◆ Records for processing ◆
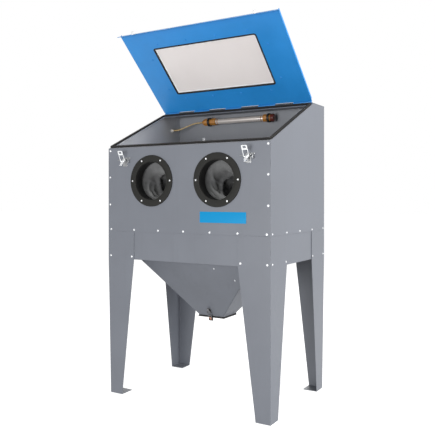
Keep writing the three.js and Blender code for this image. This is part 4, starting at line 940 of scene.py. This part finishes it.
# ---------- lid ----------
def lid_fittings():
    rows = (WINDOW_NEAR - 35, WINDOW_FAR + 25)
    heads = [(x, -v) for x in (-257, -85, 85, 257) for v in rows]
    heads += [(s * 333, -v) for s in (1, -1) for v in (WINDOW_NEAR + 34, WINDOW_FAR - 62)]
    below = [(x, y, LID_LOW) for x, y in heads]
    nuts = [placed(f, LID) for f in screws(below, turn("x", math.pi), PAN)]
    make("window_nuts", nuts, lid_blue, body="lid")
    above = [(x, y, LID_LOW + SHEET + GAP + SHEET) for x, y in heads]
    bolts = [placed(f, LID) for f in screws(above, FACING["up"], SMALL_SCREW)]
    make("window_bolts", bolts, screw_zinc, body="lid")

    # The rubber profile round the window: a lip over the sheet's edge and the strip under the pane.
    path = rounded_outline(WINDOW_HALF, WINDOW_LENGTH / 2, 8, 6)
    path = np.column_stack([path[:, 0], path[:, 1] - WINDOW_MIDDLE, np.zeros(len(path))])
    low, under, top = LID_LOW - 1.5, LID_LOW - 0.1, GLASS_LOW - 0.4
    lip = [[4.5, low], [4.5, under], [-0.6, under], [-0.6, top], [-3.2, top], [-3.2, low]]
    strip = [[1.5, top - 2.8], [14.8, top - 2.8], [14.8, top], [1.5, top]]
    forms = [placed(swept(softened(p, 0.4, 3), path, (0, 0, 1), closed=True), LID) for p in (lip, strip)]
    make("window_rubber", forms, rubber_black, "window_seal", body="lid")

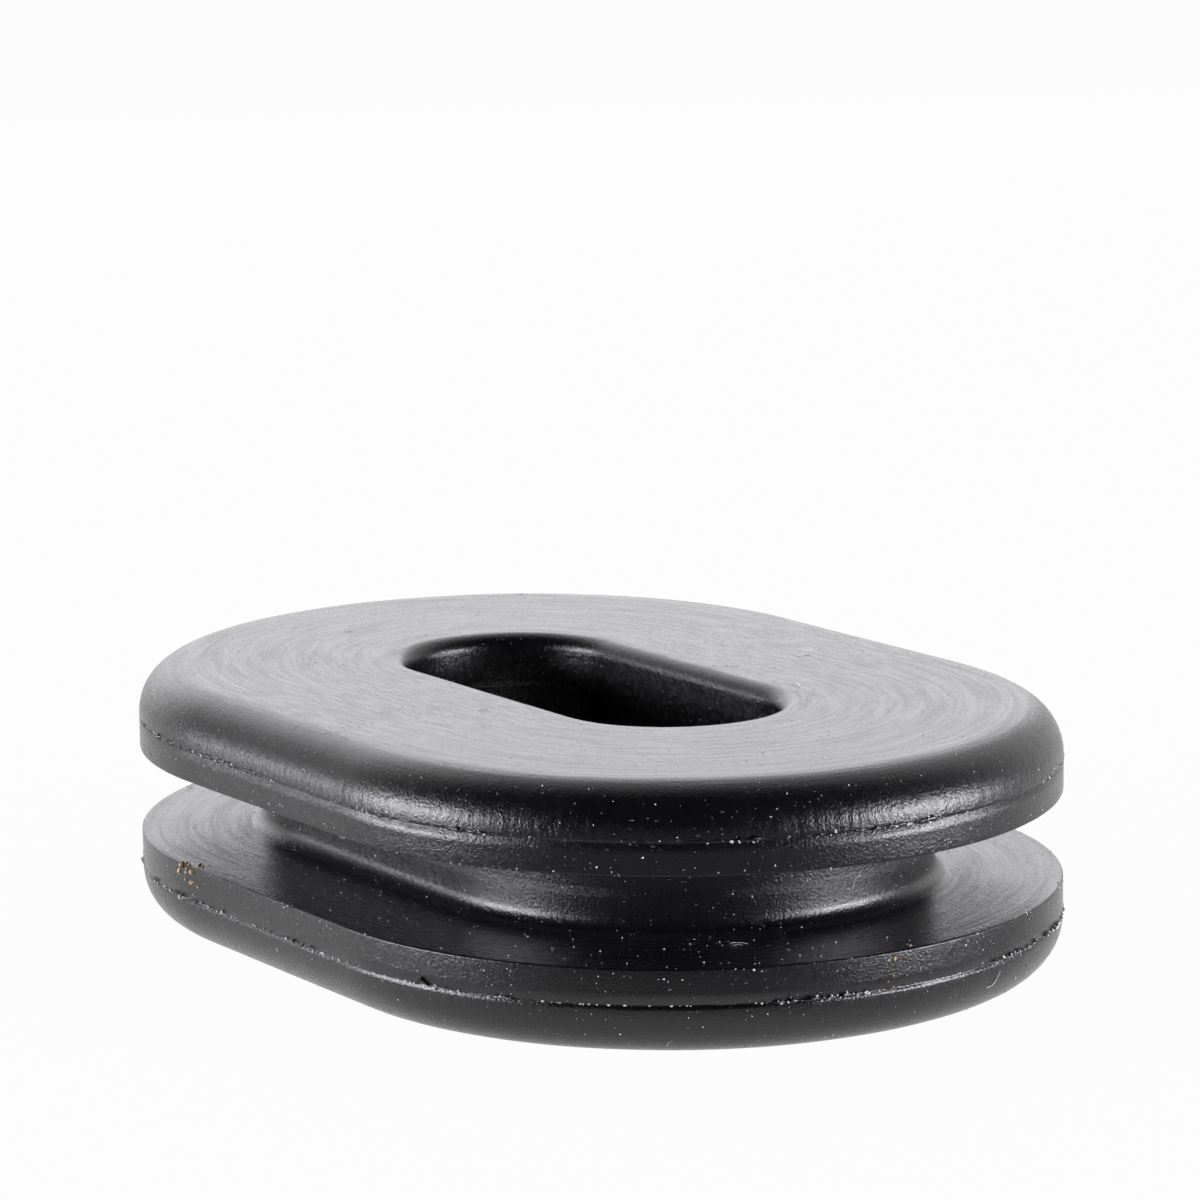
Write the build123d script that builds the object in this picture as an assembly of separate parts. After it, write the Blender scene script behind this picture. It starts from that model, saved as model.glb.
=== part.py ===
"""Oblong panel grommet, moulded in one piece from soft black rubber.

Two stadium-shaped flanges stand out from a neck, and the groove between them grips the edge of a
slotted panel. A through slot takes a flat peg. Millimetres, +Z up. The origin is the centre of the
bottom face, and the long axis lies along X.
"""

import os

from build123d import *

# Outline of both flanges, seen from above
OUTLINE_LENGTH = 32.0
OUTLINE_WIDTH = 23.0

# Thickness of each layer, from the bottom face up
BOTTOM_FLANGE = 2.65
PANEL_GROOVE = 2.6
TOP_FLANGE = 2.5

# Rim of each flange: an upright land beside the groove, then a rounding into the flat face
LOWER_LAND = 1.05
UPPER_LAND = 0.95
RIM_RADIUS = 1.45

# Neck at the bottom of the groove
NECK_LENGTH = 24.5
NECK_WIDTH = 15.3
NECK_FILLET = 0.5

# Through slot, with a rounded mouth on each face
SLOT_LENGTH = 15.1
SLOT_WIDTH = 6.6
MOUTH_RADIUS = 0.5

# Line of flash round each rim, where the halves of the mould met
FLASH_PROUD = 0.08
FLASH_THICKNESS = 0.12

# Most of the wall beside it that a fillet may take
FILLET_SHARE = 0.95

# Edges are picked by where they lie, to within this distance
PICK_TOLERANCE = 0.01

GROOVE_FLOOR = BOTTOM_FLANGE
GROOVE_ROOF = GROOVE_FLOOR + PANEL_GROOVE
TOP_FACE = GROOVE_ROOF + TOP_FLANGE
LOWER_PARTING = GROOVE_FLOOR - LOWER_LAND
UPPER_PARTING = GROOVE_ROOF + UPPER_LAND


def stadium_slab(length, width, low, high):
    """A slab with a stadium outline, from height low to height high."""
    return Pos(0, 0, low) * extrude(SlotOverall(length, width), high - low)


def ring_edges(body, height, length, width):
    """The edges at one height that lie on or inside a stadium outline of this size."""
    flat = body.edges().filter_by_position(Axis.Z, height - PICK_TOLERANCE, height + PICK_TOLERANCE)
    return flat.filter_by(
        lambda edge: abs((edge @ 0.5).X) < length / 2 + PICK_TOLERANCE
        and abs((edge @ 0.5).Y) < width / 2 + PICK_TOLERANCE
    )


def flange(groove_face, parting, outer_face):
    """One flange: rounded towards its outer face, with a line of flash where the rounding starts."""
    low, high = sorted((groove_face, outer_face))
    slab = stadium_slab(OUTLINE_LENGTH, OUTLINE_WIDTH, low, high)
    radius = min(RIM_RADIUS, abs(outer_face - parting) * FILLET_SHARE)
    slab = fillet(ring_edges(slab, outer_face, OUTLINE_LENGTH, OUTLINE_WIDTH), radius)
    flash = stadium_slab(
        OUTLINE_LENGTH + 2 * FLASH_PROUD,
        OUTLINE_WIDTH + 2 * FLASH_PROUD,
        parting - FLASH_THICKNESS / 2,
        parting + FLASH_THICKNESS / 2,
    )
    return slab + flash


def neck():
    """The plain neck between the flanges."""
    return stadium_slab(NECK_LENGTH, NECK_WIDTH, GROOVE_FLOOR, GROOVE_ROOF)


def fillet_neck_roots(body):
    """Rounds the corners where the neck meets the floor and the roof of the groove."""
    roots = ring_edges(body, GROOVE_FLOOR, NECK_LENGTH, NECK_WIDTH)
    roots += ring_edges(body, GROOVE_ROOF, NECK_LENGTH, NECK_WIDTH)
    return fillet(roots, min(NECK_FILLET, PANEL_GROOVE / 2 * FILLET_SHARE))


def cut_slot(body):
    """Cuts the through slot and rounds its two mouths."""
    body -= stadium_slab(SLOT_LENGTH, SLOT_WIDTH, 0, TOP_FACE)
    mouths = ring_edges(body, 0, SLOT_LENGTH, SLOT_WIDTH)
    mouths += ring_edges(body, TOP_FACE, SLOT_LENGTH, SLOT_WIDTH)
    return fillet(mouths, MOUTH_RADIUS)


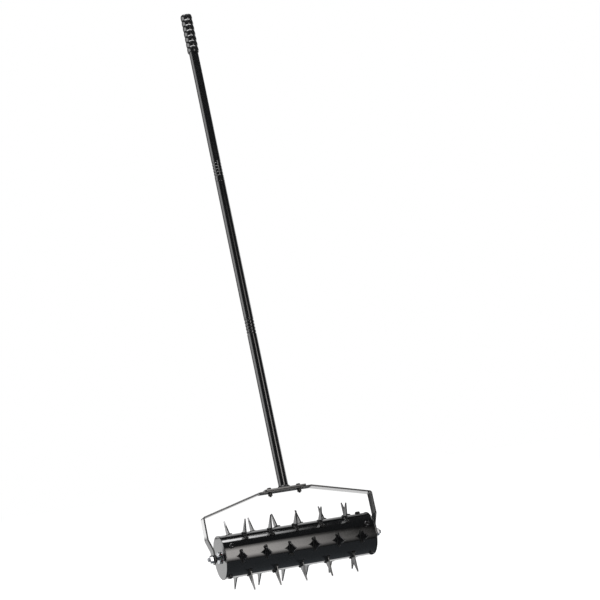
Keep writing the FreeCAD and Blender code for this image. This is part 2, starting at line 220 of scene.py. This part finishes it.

◆ Task directions ◆
Pull out all lines from the listing that contain the string "this".

◆ Output of the task ◆
Keep writing the three.js and Blender code for this image. This is part 4, starting at line 940 of scene.py. This part finishes it.
Write the build123d script that builds the object in this picture as an assembly of separate parts. After it, write the Blender scene script behind this picture. It starts from that model, saved as model.glb.
# Edges are picked by where they lie, to within this distance
    """The edges at one height that lie on or inside a stadium outline of this size."""
Keep writing the FreeCAD and Blender code for this image. This is part 2, starting at line 220 of scene.py. This part finishes it.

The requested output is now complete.